12. INTERPRETATION. This sales order is intended by the parties as a complete and exclusive statement of the terms of their agreement. It supersedes all prior agreements, written or oral. No course of prior dealings between the parties and no usage of the trade shall be relevant to supplement or explain any terms used in this sales order. Acceptance or acquiescence in a course of performance rendered under this purchase shall not be relevant to determine the meaning of this sales order even though the accepting or acquiescing party has knowledge of the nature of the performance and opportunity for objection. Whenever a term defined by the UCC is used in this sales order the definition contained in the UCC shall control.
13. MODIFICATION. This sales order can be modified or rescinded only by a writing signed by both parties.
14. WAIVER. No claim or right arising out of a breach of this sales order can be discharged in whole or in part by waiver or renunciation of the claim or right unless such waiver or renunciation is supported by consideration and is in writing signed by the aggrieved party.

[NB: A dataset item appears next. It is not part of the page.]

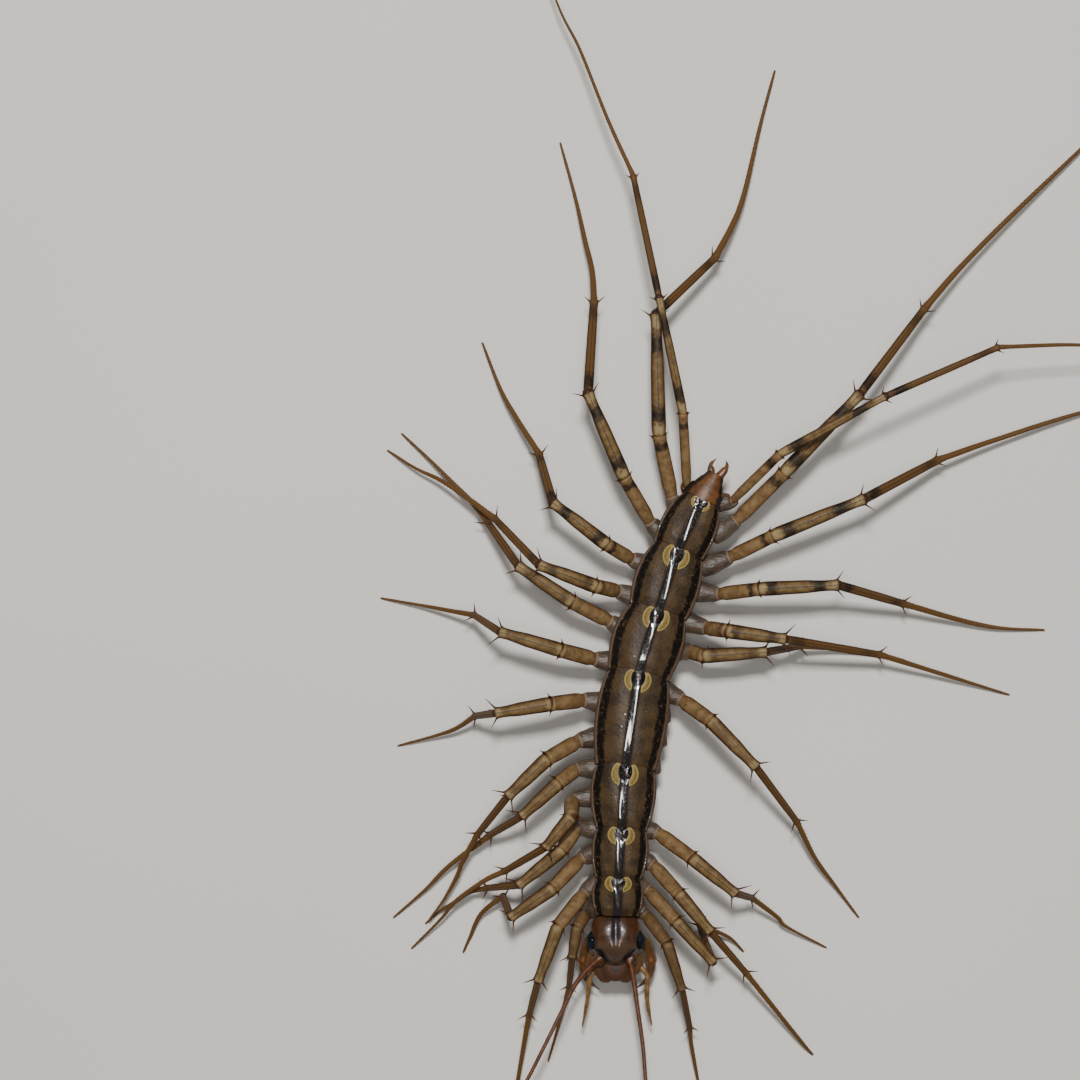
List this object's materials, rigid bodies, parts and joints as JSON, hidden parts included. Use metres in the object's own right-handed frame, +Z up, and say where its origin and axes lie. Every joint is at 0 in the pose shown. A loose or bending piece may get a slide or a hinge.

15. ASSIGNMENT. No right or interest in this sales order shall be assigned by either party without the written consent of the other and no delegation of any obligation owed, or the performance of any obligation by either the Company or Purchaser shall be made without the written consent of the other party. Any attempted assigned or delegation not made in conformity with this paragraph shall be wholly void and totally ineffective for all purposes.
16. TIME TO PERFORM AND BRING ACTION. Time is if the essence of this sales order. Any action for breach of this sales order shall be commenced within 2 years after the cause of action has occurred. Any party who loses any litigation shall reimburse the other party for costs including reasonable attorney’s fees. The exclusive jurisdiction for any legal action shall be the Circuit Court of Orange County, Florida.
17. APPLICABLE LAW. This sales order shall be governed by the UCC of Florida as effective and in force on the day of this sales order.